Mohamed Fouad, étudiant en dernière année au département d'histoire de la faculté des Arts de l’université du Caire a déclaré à Raseef22 qu’il se sentait très fier que la révolution de janvier fasse partie des manuels d’histoire de son école d'enseignement secondaire, ajoutant :

هذه الثورة عاصرناها وعاصرها أهلنا. وإن لم أذهب للميدان للمشاركة فيها كنتُ مدركاً لما يحدث، لذلك فإن ذكرها في المناهج كان فخراً لنا وسهلاً علينا لأننا مررنا بهذه الأحداث.

On a étudié cette révolution et nos parents en ont été les témoins. Bien que je n’aie jamais participé à ces événements, j’étais conscient de ce qu’il se passait et c’est pourquoi nous sommes fiers qu’on en parle dans nos manuels scolaires : parce que nous les avons vécus.

Il a de plus exprimé son souhait d’enseigner la révolution de 2011 dans le cadre des programmes scolaires nationaux, aux côtés du soulèvement de 2013 qui, dit-il, a permis au peuple de se débarrasser du régime des Frères musulmans, avant de rajouter que c’est l’histoire contemporaine qui doit être inculquée aux générations actuelles.

Pour Amr Khalil, lycéen en première année, intégrer les faits historiques des dix dernières années n’a pas grande importance. Il lui importe peu d’étudier la révolution de 2011 en cours et ajoute : « Si je veux m'informer à ce sujet, il y a plein de sites internet pour ça.
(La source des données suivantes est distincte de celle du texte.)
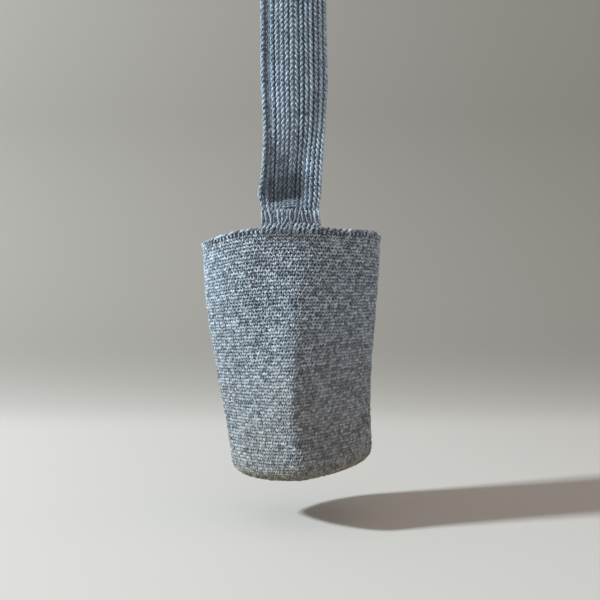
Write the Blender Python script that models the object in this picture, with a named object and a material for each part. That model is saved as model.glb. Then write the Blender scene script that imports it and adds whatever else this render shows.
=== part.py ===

Quant au lycée, tout ce qui m'importe, c'est de réussir des examens difficiles ».

Mutaz Mustafa, actuellement en terminal, était trop jeune pendant la révolution. Conscient des événements mais de manière imprécise, il pense que les manuels scolaires sont insuffisants car ils n'en donnent pas une image fidèle et ne prennent pas en compte l'occupation de la rue par les jeunes :

Beaucoup de nos camarades de classe, s’ils veulent en savoir plus sur ce qui s’est passé cette année-là, cherchent des informations en ligne et non dans les manuels du ministère de l’Éducation. C’est pourquoi il est important d’aborder cet événement marquant en détail dans nos livres d’histoire pour que les générations suivantes connaissent les faits, en soient fières et conscientes de la capacité du peuple égyptien à changer son gouvernement.